WHAT THE EXERCISE ASKS:
Reproduce the lines from the one bearing "Recreate this object" through the one bearing "binding_w = 6; // [5:0.5:8]", inclusive. Copy them exactly; include no other line.
── DATA FOR THIS EXERCISE
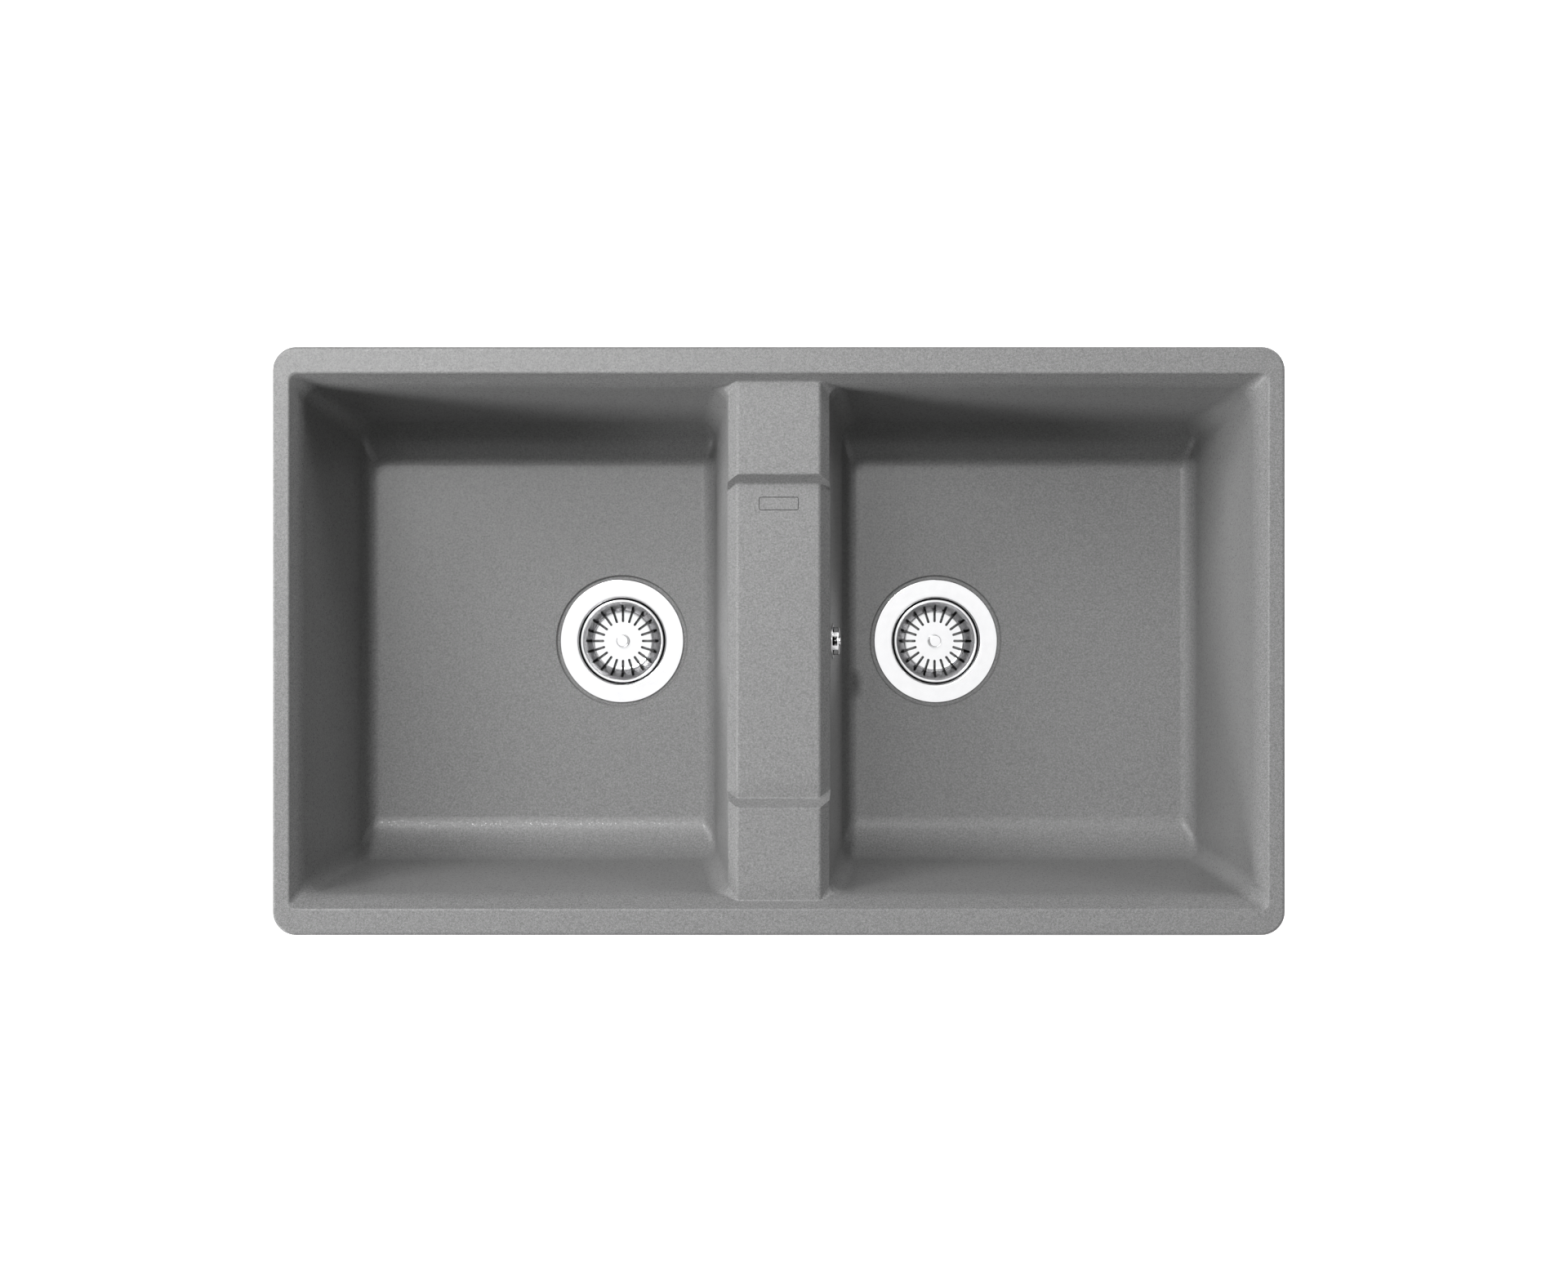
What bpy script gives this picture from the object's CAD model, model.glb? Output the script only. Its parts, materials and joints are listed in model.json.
# %% [markdown]
# The CAD program made every piece of this sink at its real size. Blender loads those pieces first
# and never moves them. What is left to do here is the light, the camera, the finish of each
# surface, and small forms such as moulded ribs that are easier to make as meshes.

# %% Load the sink's pieces
import json
import math

import bmesh
import bpy
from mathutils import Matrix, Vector


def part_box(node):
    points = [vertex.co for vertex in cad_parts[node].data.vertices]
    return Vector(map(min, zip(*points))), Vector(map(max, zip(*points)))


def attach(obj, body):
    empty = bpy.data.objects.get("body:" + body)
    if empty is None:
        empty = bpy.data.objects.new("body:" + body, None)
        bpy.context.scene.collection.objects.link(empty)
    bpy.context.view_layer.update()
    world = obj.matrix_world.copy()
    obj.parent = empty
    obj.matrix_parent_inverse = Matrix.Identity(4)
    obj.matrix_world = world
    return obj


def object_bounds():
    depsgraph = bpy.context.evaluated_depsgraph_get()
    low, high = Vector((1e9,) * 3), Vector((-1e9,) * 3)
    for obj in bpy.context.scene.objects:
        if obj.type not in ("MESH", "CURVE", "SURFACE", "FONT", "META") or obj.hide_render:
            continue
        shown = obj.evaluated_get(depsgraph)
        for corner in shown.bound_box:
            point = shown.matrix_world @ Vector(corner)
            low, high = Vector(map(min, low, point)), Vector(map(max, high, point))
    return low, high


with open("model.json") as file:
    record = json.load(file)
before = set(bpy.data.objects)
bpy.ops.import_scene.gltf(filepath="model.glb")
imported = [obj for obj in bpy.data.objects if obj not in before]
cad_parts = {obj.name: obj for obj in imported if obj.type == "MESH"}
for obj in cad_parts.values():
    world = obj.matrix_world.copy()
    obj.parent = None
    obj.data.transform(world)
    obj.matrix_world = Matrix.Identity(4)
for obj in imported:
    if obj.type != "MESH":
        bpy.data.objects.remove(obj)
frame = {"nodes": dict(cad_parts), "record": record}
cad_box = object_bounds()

MM = 0.001

# %% [markdown]
# The picture was taken from straight above, so a camera on the sink's middle axis gives the same
# view. How fast the bowls' floors shrink against the rim tells the camera's height: a 50 mm lens
# about 1.85 m above the rim. A tiny sideways shift of the lens puts the sink where it is in the
# picture, a few pixels left of the middle.

# %% Camera
RIM_TOP = 10 * MM
CAMERA_HEIGHT = 1848 * MM
LENS_LENGTH = 50
SENSOR_WIDTH = 36
IMAGE_WIDTH = 1920
SINK_CENTRE_PIXEL = 953.6

camera_data = bpy.data.cameras.new("camera")
camera_data.lens = LENS_LENGTH
camera_data.sensor_width = SENSOR_WIDTH
camera_data.shift_x = (IMAGE_WIDTH / 2 - SINK_CENTRE_PIXEL) / IMAGE_WIDTH
camera = bpy.data.objects.new("camera", camera_data)
camera.location = (0, 0, RIM_TOP + CAMERA_HEIGHT)
bpy.context.scene.collection.objects.link(camera)
bpy.context.scene.camera = camera
print("camera at", tuple(round(v, 3) for v in camera.location))

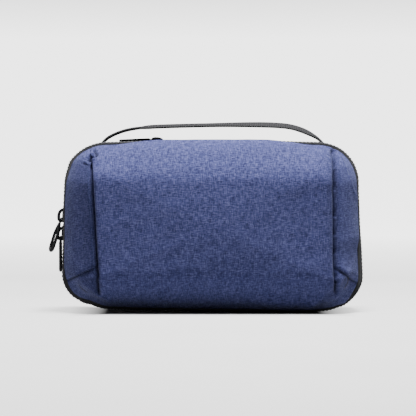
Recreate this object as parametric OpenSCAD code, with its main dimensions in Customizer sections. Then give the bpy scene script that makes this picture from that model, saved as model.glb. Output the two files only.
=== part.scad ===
// Cable organizer pouch: a soft zip-around case that opens like a book on a cloth
// spine, with a webbing handle, a rear pocket under a short top zip, elastic cable
// loops on an inner divider and a mesh pocket inside the front cover.
// Frame: X to the right, Y to the back, Z up. The front faces -Y. The origin is on the
// floor, at the middle of the back binding's foot. Depths below are counted from the
// plane between the two rows of the main zip, which lies in front of that.

/* [Body] */
// Width of the pouch at its widest, low down
body_w = 245; // [220:1:270]
// Height of the pouch, floor to top edge
body_h = 140; // [130:1:160]
// How much narrower the pouch is at the top, each side
side_taper = 3; // [1:0.5:5]
// Radius of the two top corners
top_corner_r = 36; // [34:1:40]
// Radius of the two bottom corners
bottom_corner_r = 30; // [29:1:34]
// Depth of the front cover in front of its binding
front_depth = 30; // [26:1:36]
// Depth of the back body behind its binding
back_depth = 26; // [24:1:32]

/* [Cloth] */
// Outer cloth thickness
cloth_t = 1; // [0.8:0.1:1.2]
// Foam padding thickness
foam_t = 2.6; // [2:0.1:3.2]
// Lining thickness
lining_t = 0.6; // [0.5:0.1:0.8]
// Radial thickness of the black binding
binding_t = 3; // [2.6:0.1:3.2]
// Width of each binding, front to back
binding_w = 6; // [5:0.5:8]

/* [Main zip] */
// Width between the two bindings
zip_gap = 16; // [15:0.5:18]
// Thickness of a zip tape
tape_t = 0.8; // [0.6:0.1:0.9]
// Height of a row of coil teeth on its tape
coil_t = 1.7; // [1.4:0.1:1.8]
// Gap left between the two rows of teeth for the slider's post
coil_gap = 1.6; // [1.4:0.1:1.8]
// Height of the upper slider's middle above the floor
upper_slider_z = 79; // [77:1:82]
// Distance between the middles of the two sliders
slider_pitch = 15; // [14.5:0.5:18]

/* [Sliders and pulls] */
// Length of a slider
slider_l = 12; // [11:0.5:13]
// Width of a slider's outer plate
slider_w = 9.6; // [9:0.1:10]
// Height of the bridge above the outer plate
bridge_h = 4.9; // [4.5:0.1:5.5]
// Wire diameter of a pull
pull_wire = 1.5; // [1.2:0.1:1.6]
// Length of a pull from its pivot
pull_l = 26; // [22:1:28]
// Outer width of a pull
pull_w = 8; // [7.5:0.5:9]
// Lean of the upper pull over the lower slider, in degrees
upper_pull_lean = 16; // [12:1:20]

/* [Top pocket zip] */
// Distance of the pocket zip's middle line behind the main zip
pocket_zip_y = 31; // [31:0.5:31.5]
// Length of the pocket zip
pocket_zip_l = 152; // [120:2:152]
// Width of the pocket's slot
pocket_slot_w = 11; // [10.6:0.1:11]
// Where the pocket slider is parked along X
pocket_slider_x = -45; // [-50:1:30]

/* [Handle] */
// Width of the webbing
web_w = 12; // [10:1:12]
// Thickness of the webbing
web_t = 1.6; // [1.4:0.1:2]
// Half of the span between the feet of the arch
handle_half = 92; // [90:1:94]
// Height of the arch above its feet
handle_rise = 13.5; // [11:0.5:16]

/* [Inside] */
// Depth at which the divider stands behind the main zip
divider_y = 23.4; // [22:0.2:23.4]
// Thickness of the divider
divider_t = 1.6; // [1.2:0.1:1.6]
// Number of small elastic loops
small_loops = 6; // [5:1:7]
// Number of large elastic loops
large_loops = 4; // [3:1:5]
// How far the loops stand out from the divider
loop_out = 13; // [10:0.5:14]
// Depth of the mesh pocket's sheet in front of the main zip
mesh_y = 28; // [26:1:30]
// Height of the mesh pocket's edge above the floor
mesh_top = 84; // [70:1:90]

/* [Hidden] */
$fn = 48;

blue = [0.20, 0.25, 0.45];
black = [0.04, 0.04, 0.05];
grey = [0.33, 0.33, 0.33];
lining_colour = [0.22, 0.23, 0.26];

half_zip = zip_gap / 2;
edge_y = half_zip + binding_w;
skin_t = cloth_t + foam_t + lining_t;
front_start = 1.2;
back_start = 2;
arc_steps = 8;
// Depth at which the flat back panel is sewn to the wall of the back body
panel_seam_y = edge_y + back_depth - 2.5;

// Corner centres of the outline, right-hand side
top_c = [body_w / 2 - side_taper - top_corner_r, body_h - top_corner_r];
bottom_c = [body_w / 2 - bottom_corner_r, bottom_corner_r];
// Lean of the straight sides, and their length
side_run = [bottom_c.x - top_c.x, top_c.y - bottom_c.y];
lean = atan2(side_run.x, side_run.y)
  + asin((bottom_corner_r - top_corner_r) / norm(side_run));
side_l = sqrt(pow(norm(side_run), 2) - pow(bottom_corner_r - top_corner_r, 2));

function arc(c, r, from, to) = [
  for (i = [0:arc_steps])
    let (a = from + (to - from) * i / arc_steps)
    c + r * [cos(a), sin(a)]
];
// The path of the main zip, d inside the outline: from the top of the spine over the
// top, down the left side and along the foot to the bottom of the spine
function zip_path(d) = concat(
  arc(top_c, top_corner_r - d, lean, 90),
  arc([-top_c.x, top_c.y], top_corner_r - d, 90, 180 - lean),
  arc([-bottom_c.x, bottom_c.y], bottom_corner_r - d, 180 - lean, 270),
  arc(bottom_c, bottom_corner_r - d, 270, 360 + lean)
);
function backwards(v) = [for (i = [len(v) - 1:-1:0]) v[i]];

// Moves what is built about the zip plane into the part's own frame
module in_frame() {
  translate([0, -half_zip - binding_w / 2, 0]) children();
}
// Lays a flat shape drawn in X and Z between two depths
module between(y0, y1) {
  translate([0, y1, 0]) rotate([90, 0, 0]) linear_extrude(y1 - y0) children();
}
// A closed band round the pouch
module band(d0, d1, y0, y1) {
  difference() {
    between(y0, y1) polygon(zip_path(d0));
    between(y0 - 1, y1 + 1) polygon(zip_path(d1));
  }
}
// A strip that follows the zip and stops at the spine
module zip_strip(d0, d1, y0, y1) {
  between(y0, y1) polygon(concat(zip_path(d0), backwards(zip_path(d1))));
}
// Puts a part on the straight side, z above the floor: its X goes up the side,
// its Z points out of the pouch
module on_left(z) {
  k = bottom_c.x * cos(lean) + bottom_c.y * sin(lean) + bottom_corner_r;
  translate([(z * sin(lean) - k) / cos(lean), 0, z])
    rotate([0, lean - 90, 0]) children();
}
module on_right(z) {
  mirror([1, 0, 0]) on_left(z) children();
}

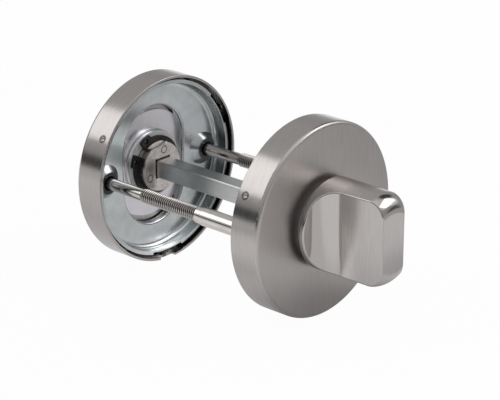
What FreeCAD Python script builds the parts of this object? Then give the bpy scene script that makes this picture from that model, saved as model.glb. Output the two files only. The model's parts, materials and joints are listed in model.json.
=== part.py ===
────
ANSWER FOR THE TASK:
Recreate this object as parametric OpenSCAD code, with its main dimensions in Customizer sections. Then give the bpy scene script that makes this picture from that model, saved as model.glb. Output the two files only.
=== part.scad ===
// Cable organizer pouch: a soft zip-around case that opens like a book on a cloth
// spine, with a webbing handle, a rear pocket under a short top zip, elastic cable
// loops on an inner divider and a mesh pocket inside the front cover.
// Frame: X to the right, Y to the back, Z up. The front faces -Y. The origin is on the
// floor, at the middle of the back binding's foot. Depths below are counted from the
// plane between the two rows of the main zip, which lies in front of that.

/* [Body] */
// Width of the pouch at its widest, low down
body_w = 245; // [220:1:270]
// Height of the pouch, floor to top edge
body_h = 140; // [130:1:160]
// How much narrower the pouch is at the top, each side
side_taper = 3; // [1:0.5:5]
// Radius of the two top corners
top_corner_r = 36; // [34:1:40]
// Radius of the two bottom corners
bottom_corner_r = 30; // [29:1:34]
// Depth of the front cover in front of its binding
front_depth = 30; // [26:1:36]
// Depth of the back body behind its binding
back_depth = 26; // [24:1:32]

/* [Cloth] */
// Outer cloth thickness
cloth_t = 1; // [0.8:0.1:1.2]
// Foam padding thickness
foam_t = 2.6; // [2:0.1:3.2]
// Lining thickness
lining_t = 0.6; // [0.5:0.1:0.8]
// Radial thickness of the black binding
binding_t = 3; // [2.6:0.1:3.2]
// Width of each binding, front to back
binding_w = 6; // [5:0.5:8]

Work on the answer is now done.